READ ALSO: Nigeria’s reforms gain traction as economy expands for 11th month

He stressed that the CBN must be careful as cutting too soon could reignite inflationary pressures and doing so too late risked suppressing the investment momentum that Nigeria urgently needed.

Rewane predicted a more stable and stronger naira in 2026, projecting that the exchange rate could appreciate and stabilise within the N1450 to N1500 per dollar band.

He bets on higher oil production and export earnings, improved FX supply from rising reserves, policy reforms that could reduce arbitrage and speculation, favourable inflation-interest differentials that might attract capital flows, and a moderation in import demand due to fiscal and trade measures.

Mr Rewane further explained that sustained exchange-rate stability could be central to investor confidence, business planning and macroeconomic predictability.

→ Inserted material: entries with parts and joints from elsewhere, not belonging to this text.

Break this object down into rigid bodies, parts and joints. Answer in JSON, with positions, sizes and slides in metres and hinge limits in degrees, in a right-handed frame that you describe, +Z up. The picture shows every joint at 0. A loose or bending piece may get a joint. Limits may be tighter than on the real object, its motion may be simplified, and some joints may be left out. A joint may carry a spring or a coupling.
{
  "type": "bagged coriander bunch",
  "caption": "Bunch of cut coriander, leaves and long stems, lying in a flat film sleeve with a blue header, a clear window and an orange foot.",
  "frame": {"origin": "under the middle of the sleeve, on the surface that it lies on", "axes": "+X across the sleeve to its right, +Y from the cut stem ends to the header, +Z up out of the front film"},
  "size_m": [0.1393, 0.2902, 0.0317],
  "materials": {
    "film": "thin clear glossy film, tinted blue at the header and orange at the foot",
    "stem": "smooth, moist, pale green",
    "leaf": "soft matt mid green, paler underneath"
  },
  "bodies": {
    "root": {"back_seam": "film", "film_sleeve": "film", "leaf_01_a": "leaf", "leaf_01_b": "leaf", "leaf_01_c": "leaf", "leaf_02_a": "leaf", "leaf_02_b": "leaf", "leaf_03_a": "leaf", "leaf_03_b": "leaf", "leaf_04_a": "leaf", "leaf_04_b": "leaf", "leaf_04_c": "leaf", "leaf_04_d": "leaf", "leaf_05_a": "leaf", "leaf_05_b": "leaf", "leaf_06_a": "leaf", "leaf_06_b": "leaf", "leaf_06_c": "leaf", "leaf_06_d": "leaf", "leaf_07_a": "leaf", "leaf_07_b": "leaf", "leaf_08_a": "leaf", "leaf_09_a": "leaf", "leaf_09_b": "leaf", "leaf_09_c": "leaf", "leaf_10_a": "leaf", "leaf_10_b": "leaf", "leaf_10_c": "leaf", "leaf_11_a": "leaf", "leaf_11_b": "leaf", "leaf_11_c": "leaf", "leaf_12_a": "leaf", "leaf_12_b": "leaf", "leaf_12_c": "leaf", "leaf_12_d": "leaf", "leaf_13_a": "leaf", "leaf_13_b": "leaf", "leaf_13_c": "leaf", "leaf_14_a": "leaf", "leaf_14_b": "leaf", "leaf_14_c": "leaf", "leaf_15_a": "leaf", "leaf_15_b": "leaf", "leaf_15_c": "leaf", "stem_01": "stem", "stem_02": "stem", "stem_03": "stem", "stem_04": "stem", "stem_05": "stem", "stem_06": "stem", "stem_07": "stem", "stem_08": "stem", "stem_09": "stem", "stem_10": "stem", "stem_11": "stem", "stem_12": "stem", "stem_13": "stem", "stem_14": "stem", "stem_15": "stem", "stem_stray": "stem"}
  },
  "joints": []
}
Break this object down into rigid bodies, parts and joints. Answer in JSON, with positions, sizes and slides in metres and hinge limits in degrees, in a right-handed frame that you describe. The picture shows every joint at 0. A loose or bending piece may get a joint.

On overall economic performance, Rewane noted that Nigeria’s GDP growth could rise to 4.1 percent in 2026 owing to expanding business activity, infrastructure development, industrial-policy execution, stronger private-sector credit, better trade flows and higher domestic value addition. He stated that consumption could recover gradually due to slowing inflation, while investment spending might be supported by strong government-bond issuance and public infrastructure expansion.

Rewane identified six industries that could shape Nigeria’s economic direction in 2026: agriculture and agro-processing with projected earnings of N104.6 trillion; real estate and construction with N72.41 trillion; telecommunications with N41.07 trillion; manufacturing with N38.25 trillion; the creative economy with N7.23 trillion; and technology and fintech with N2.97 trillion.

He noted that each of these sectors was undergoing its own structural transformation, fuelled by demographic pressure, digital expansion, urbanisation, regional trade integration and the broader macroeconomic adjustment.

Corporate earnings, according to Rewane, would be one of the strongest indicators of renewed economic vitality next year.

He predicted that MTN Nigeria and Dangote Cement wuld be standout performers. MTN could see the first quarter (Q1) 2026 revenue of N1.7 trillion and the second quarter (Q2) earnings of N2.22 trillion, driven by data-led growth, cost efficiency and tariff adjustments.

Dangote Cement, on the other hand, could post Q1 2026 revenue of N1.3 trillion and Q2 revenue of N1.37 trillion, with profit after tax in Q2 jumping by more than 100 percent to N628 billion, boosted by clinker exports, infrastructure demand and regional expansion.